The roof stands as one of the building’s most compelling elements. Hips, valleys, flying ridges, broken hips and vented Dutch gables meet at a traditional 25-degree pitch, executed with the precision of a carpenter trained in the late 1970s. “At that time the tools were simple – a carpenter’s pencil, square, bevel, handsaw, circular saw and hammer,” Hill says. The roof acts as both personal expression and practical response. As rainfall intensifies, the pitch moves water quickly and with certainty. Its form also recalls early Australian homesteads, grounding the house in a lineage shaped by climate and craft.

To understand how this house took shape, the usual sequence needs to be reversed. Most buildings begin with a brief and a site, then materials follow. Hill’s home began decades earlier when he started collecting Australian hardwoods with the belief that quality timber deserves continued use.
To that end, Queensland Brush Box basketball flooring salvaged from an army barracks at Mount Martha juxtaposes bridge timber from the Port Kembla Steelworks. Hydrowood lining boards meet Queensland hoop pine ceilings. Myrtle joinery, Taradale stone from central Victoria, bluestone hearths from Pyrenees Quarries in Castlemaine and Geelong blue bricks coalesce to anchor the home.
Hill describes those bricks as ‘three cycled’. They began life in a Geelong home more than a century ago, then moved into paving at his mid-century house and now form the south and east walls here. “Our reused materials have been collected over 40 years, because quality timbers and bricks deserve continued use,” he says.
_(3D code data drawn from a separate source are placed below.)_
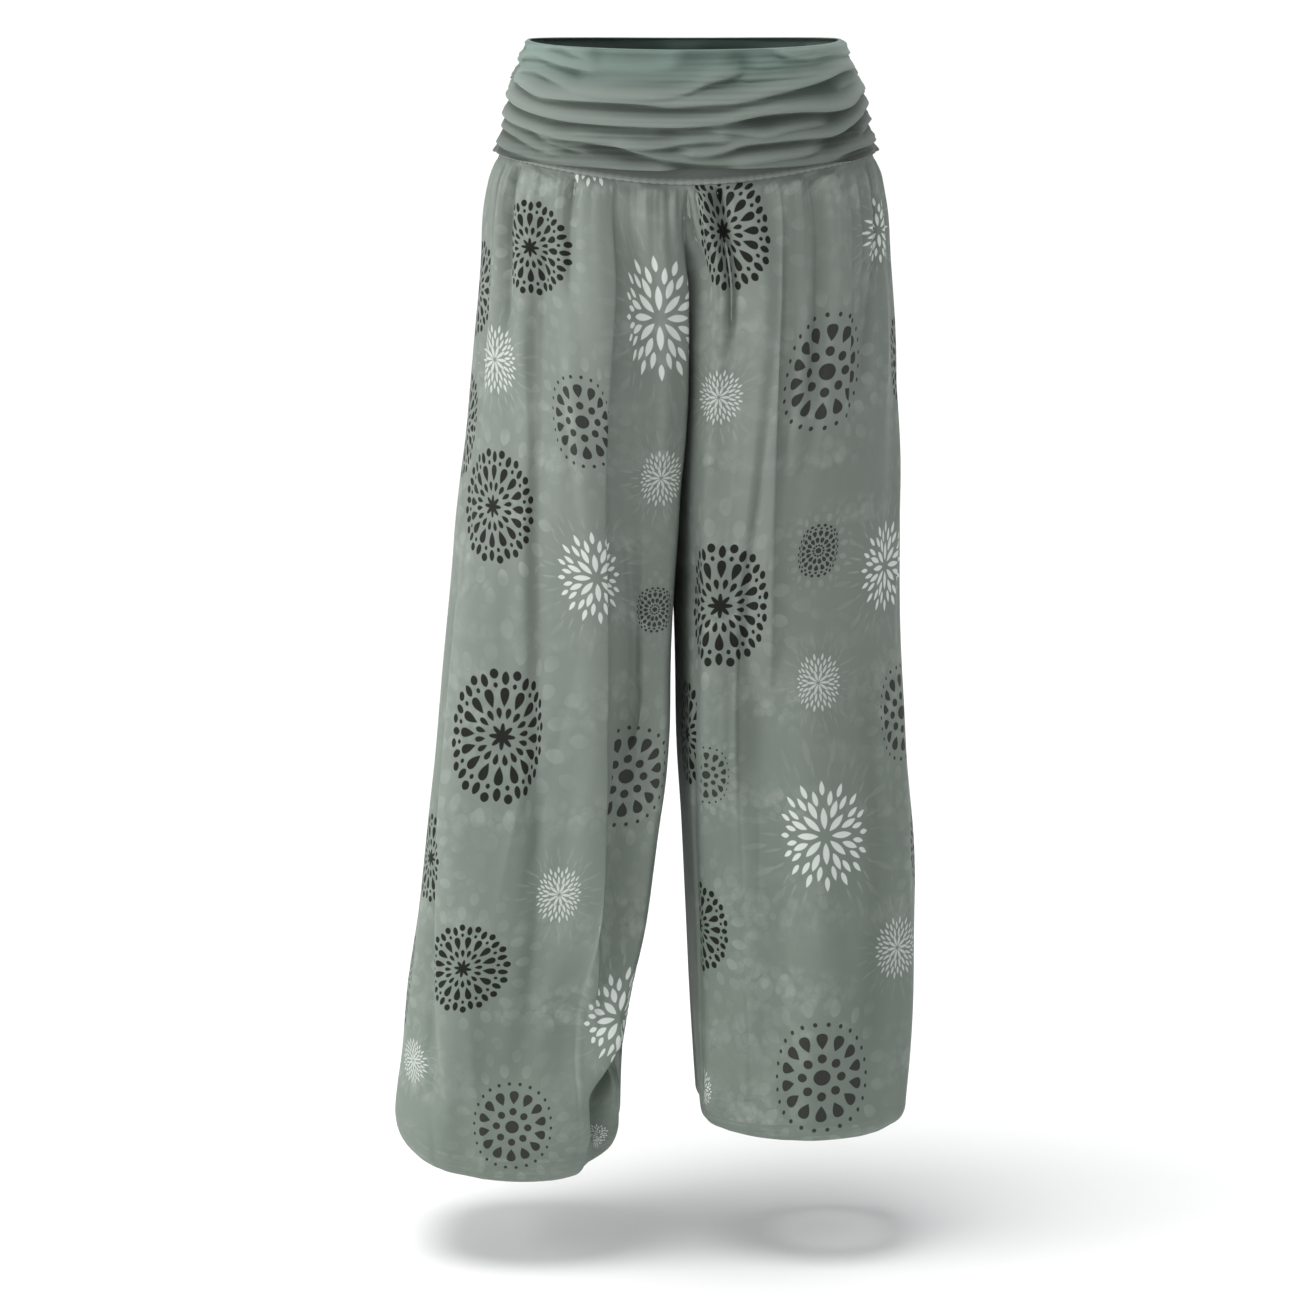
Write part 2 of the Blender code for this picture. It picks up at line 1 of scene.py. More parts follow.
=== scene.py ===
"""Balloon-hem harem trousers, dressed: gathered print legs, a ruched jersey band and elastic hem casings.

Metres, +Z up. The front faces -Y and +X is the wearer's left. The origin is the middle of the waist
opening. Round a leg, turn 0 is the front crotch seam or inseam, 0.5 the outer side seam and 1 the back
crotch seam or inseam. Down a leg, 0 is the yoke seam, 1 the crotch, 2 and 3 the hem's bend and 4 the casing.
"""

import logging
import math
from dataclasses import dataclass
from enum import Enum

import bpy
import numpy as np
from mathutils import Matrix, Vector


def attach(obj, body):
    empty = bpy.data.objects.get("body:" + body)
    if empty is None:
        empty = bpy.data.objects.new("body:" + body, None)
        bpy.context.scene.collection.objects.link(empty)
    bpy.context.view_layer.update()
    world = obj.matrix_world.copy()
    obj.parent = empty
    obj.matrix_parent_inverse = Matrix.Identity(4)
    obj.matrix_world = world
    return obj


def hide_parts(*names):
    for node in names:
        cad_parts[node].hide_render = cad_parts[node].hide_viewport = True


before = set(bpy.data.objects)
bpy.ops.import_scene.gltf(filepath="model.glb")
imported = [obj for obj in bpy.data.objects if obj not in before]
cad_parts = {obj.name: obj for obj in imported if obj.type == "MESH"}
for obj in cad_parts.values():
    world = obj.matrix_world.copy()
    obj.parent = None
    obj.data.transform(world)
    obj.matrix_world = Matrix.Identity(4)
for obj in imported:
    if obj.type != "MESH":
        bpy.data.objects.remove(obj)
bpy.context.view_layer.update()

log = logging.getLogger("trousers")

Array = np.ndarray
Pair = tuple[Array, Array]
Triple = tuple[float, float, float]
Socket = bpy.types.NodeSocket
Material = bpy.types.Material
Piece = bpy.types.Object

# Cut and cloth
WALL = 0.0013  # between the two faces of the leg cloth
BAND_WALL = 0.0018
YOKE_WALL = 0.0011
CASING_WALL = 0.0018
SEAM_GAP = 0.0003
SQUARENESS = 0.055
BAND_TOP = (0.008, 0.013, 0.010)  # heights at the front, the sides and the back
BAND_FOOT = (-0.093, -0.086, -0.092)
YOKE_FOOT = (-0.108, -0.089, -0.100)
YOKE_TUCK = 0.012  # how far the yoke reaches up behind the band
BAND_POWER = 1.6
YOKE_POWER = 3.4
BAND_DEPTH = 0.098
ROLL = 1.25

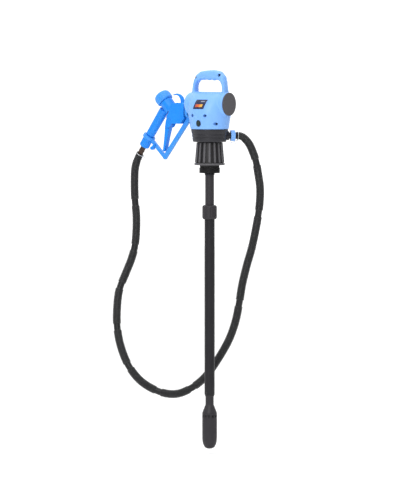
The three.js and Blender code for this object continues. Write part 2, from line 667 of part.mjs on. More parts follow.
// ---------- nozzle holder on the rear shell ----------
const pad = loft([HOLDER_Z0 - 2, HOLDER_Z1 + 2].map((z) => [
  holderPoint(45, -20, z), holderPoint(HOLDER_FACE, -20, z), holderPoint(HOLDER_FACE, 20, z),
  holderPoint(45, 20, z),
]));
const holderReach = Math.hypot(SPOUT_X, NOZZLE_Y);
const RING_DROP = 16; // the ring sits lower than the pad
const arm = loft([[50, 0], [holderReach, RING_DROP]].map(([out, drop]) => [
  holderPoint(out, -6, HOLDER_Z0 - drop), holderPoint(out, 6, HOLDER_Z0 - drop),
  holderPoint(out, 6, HOLDER_Z1 - drop), holderPoint(out, -6, HOLDER_Z1 - drop),
]));
const holderBore = rod(SPOUT_R + 0.5, inPlane(SPOUT_X, 80), inPlane(SPOUT_X, 130), 16);
const holder = pad
  .add(arm)
  .add(rod(17, inPlane(SPOUT_X, HOLDER_Z0 - RING_DROP), inPlane(SPOUT_X, HOLDER_Z1 - RING_DROP), 16))
  .subtract(holderBore)
  .subtract(headLoft(GAP, 28))
  .subtract(holderHoles);
part('nozzle_holder', holder, black);
[-HOLDER_SCREW_SIDE, HOLDER_SCREW_SIDE].forEach((side, i) => {
  const profile = [
    [0, 0], [SCREW_R, 2], [SCREW_R, 20], [SCREW_HEAD_R, 20], [SCREW_HEAD_R, 21.6], [2.7, 22.6], [0, 22.6],
  ];
  const start = holderPoint(HOLDER_FACE + GAP - 20, side, holderScrewZ);
  part(`holder_screw_${i + 1}`, turned(profile, start, holderOut, 8), steel);
});

// ---------- hose ----------
// Hand-laid route from the outlet barb, down, behind the suction tube and up to the nozzle.
const HOSE_ROUTE = [
  [68, 68, 82], [81, 81, 64], [89, 92, 38], [94, 101, 10], [97, 108, -25], [99, 115, -65],
  [96, 119, -103], [90, 121, -140], [80, 121, -190], [68, 118, -244], [54, 113, -295], [41, 109, -350],
  [31, 108, -405], [21, 105, -455], [3, 100, -507], [-24, 89, -560], [-62, 70, -620], [-96, 55, -651],
  [-134, 38, -670], [-167, 25, -671], [-207, 11, -658], [-248, 1, -632], [-284, -4, -590], [-311, -5, -533],
  [-325, -2, -477], [-330, 5, -425], [-329, 15, -372], [-317, 31, -323], [-307, 45, -283], [-301, 54, -246],
  [-299, 59, -200], [-300, 61, -155], [-305, 61, -105], [-307, 62, -55], [-306, 64, -15], [-299, 65, 9],
];
const hosePoints = [
  outletPoint(HOSE_START),
  outletPoint(HOSE_START + 4),
  ...HOSE_ROUTE.map(([x, y, z]) => vec(x, y, z)),
  onGrip(-70),
  onGrip(-65.8),
];
part('hose', bar(hosePoints, HOSE_R, 8, 60), rubber);

// Each wire clamp is a ring with two twisted-off tails.
function ringPoints(centre, axis, r, count) {
  const side = vec(0, 0, 1).cross(axis).normalize();
  const up = vec(0, 0, 0).crossVectors(axis, side);
  const points = [];
  for (let i = 0; i <= count; i += 1) {
    const turn = -Math.PI / 2 + 0.12 + ((2 * Math.PI - 0.24) * i) / count;
    const point = centre.clone()
      .addScaledVector(side, r * Math.cos(turn))
      .addScaledVector(up, r * Math.sin(turn));
    points.push(point);
  }
  return points;
}
const WIRE_R = 0.9;
const CLAMP_R = 13.1;
const outletRing = ringPoints(outletPoint(83), outletOut, CLAMP_R, 14);
const outletTails = [
  outletPoint(60, 63.5), outletPoint(68, 65.5), outletPoint(77, 69), ...outletRing,
  outletPoint(82, 66), outletPoint(76, 60.5), outletPoint(72, 56.5),
];
part('outlet_hose_clamp', bar(outletTails, WIRE_R, 4, 34), steel);
const nozzleRing = ringPoints(onGrip(-61.5), gripAxis, CLAMP_R - 1, 14);
const ringLow = nozzleRing[0];
const nozzleTails = [
  ringLow.clone().add(vec(14, -6, -13)), ringLow.clone().add(vec(9, -4, -5)), ...nozzleRing,
  ringLow.clone().add(vec(2, -5, -6)), ringLow.clone().add(vec(3, -7, -15)),
];
part('nozzle_hose_clamp', bar(nozzleTails, WIRE_R, 4, 32), steel);

export default group;
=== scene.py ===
import math

import bmesh
import bpy
from mathutils import Matrix, Vector


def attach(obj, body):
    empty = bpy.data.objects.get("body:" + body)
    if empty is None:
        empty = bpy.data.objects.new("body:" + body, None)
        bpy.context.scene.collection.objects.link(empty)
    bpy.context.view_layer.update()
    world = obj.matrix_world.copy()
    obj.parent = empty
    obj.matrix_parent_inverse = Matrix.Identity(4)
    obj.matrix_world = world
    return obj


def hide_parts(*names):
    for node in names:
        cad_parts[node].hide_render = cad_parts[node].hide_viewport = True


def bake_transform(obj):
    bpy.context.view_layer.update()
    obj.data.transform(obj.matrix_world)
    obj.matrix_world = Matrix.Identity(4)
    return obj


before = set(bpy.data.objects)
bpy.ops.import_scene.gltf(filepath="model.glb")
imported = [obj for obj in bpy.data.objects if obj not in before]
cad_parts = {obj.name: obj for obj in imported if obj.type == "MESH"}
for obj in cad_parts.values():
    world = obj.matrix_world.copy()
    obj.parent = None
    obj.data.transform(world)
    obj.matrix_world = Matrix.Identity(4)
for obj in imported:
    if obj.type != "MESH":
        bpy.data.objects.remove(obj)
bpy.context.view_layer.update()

MM = 0.001


# ---------------------------------------------------------------- camera
VIEW_AZIMUTH, VIEW_ELEVATION = 34, 2.5
VIEW_DISTANCE = 20.0
VIEW_SIDEWAYS, VIEW_HEIGHT = -0.0119, -0.2465
# Half the view's height at the object in metres, and half the sensor's in mm.
HALF_VIEW = 0.725
HALF_SENSOR = 18


def make_camera():
    azimuth, elevation = math.radians(VIEW_AZIMUTH), math.radians(VIEW_ELEVATION)
    right = Vector((math.cos(azimuth), math.sin(azimuth), 0))
    back = Vector((
        math.sin(azimuth) * math.cos(elevation),
        -math.cos(azimuth) * math.cos(elevation),
        math.sin(elevation),
    ))
    aim = right * VIEW_SIDEWAYS + Vector((0, 0, VIEW_HEIGHT))
    data = bpy.data.cameras.new("camera")
    data.lens = HALF_SENSOR / (HALF_VIEW / VIEW_DISTANCE)
    data.clip_end = 100
    camera = bpy.data.objects.new("camera", data)
    camera.location = aim + back * VIEW_DISTANCE
    camera.rotation_mode = "QUATERNION"
    camera.rotation_quaternion = (-back).to_track_quat("-Z", "Y")
    bpy.context.collection.objects.link(camera)
    bpy.context.scene.camera = camera


make_camera()


# ---------------------------------------------------------------- mesh tools
def object_from(name, bm, sharp=34):
    bmesh.ops.remove_doubles(bm, verts=bm.verts, dist=1e-6)
    bmesh.ops.recalc_face_normals(bm, faces=bm.faces)
    mesh = bpy.data.meshes.new(name)
    bm.to_mesh(mesh)
    bm.free()
    obj = bpy.data.objects.new(name, mesh)
    bpy.context.collection.objects.link(obj)
    shade(obj, sharp)
    return obj


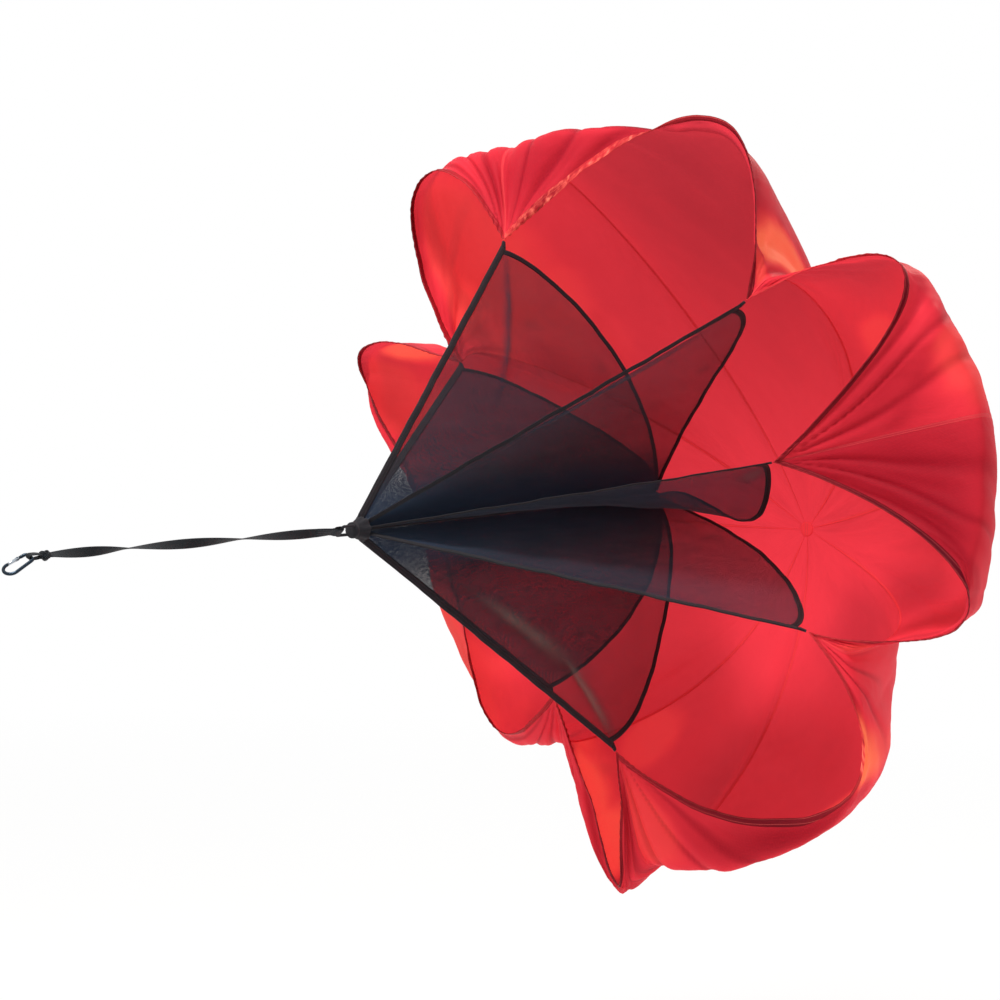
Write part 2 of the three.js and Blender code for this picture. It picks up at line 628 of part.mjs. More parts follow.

The architecture followed the materials, and that logic appears most clearly in the details that remain absent. Hoop pine ceilings meet Hydrowood lining boards with no cornice. Lining boards meet Brush Box flooring without skirting. Junctions stay clean because the materials hold their own. Skilled trades carried that thinking forward. Stonemason Frank Vickers laid the Taradale stone. Bricklayer John Morrison set the Geelong blues. Each trade brought a depth of craft that the materials demanded.
The absence of particle board, craftwood and plasterboard reveals a deeper position forged by Hill’s completion of a recycled timber grading course that ensures structural compliance, a step that reflects both rigour and a willingness to step outside industry norms. “Over many years in the industry I have seen Australian hardwoods consistently outperform other materials,” he says. “They are more resilient in damp conditions, carry a strong aesthetic and avoid harmful chemicals.”
Wood fibre insulation from Styco sits within thicker walls that also shape the visual language of the house, allowing lining boards to overlap window frames without architraves. Acoustic material in living areas softens sound across hard surfaces. Humidification within the air-conditioning system stabilises timber across floors, walls and furniture. Each decision reflects a long understanding of how buildings behave across time.
In the kitchen, a range hood that was formed from two salvaged roof vents from an old Geelong pub, adds a historic charm. Copper downpipes age alongside exposed hardwood trusses and large timber posts. “The house is designed to deepen with time, to weather and patinate as materials settle into place,” Hill says. For him, that outcome is shaped by decades of watching Australian hardwoods endure.

What emerges is a clear position shaped through experience. The most radical move a builder designer can make lies in attention to materials, craft, light and the rhythms of season that turn a north-facing room in a Victorian winter into something generous and enduring.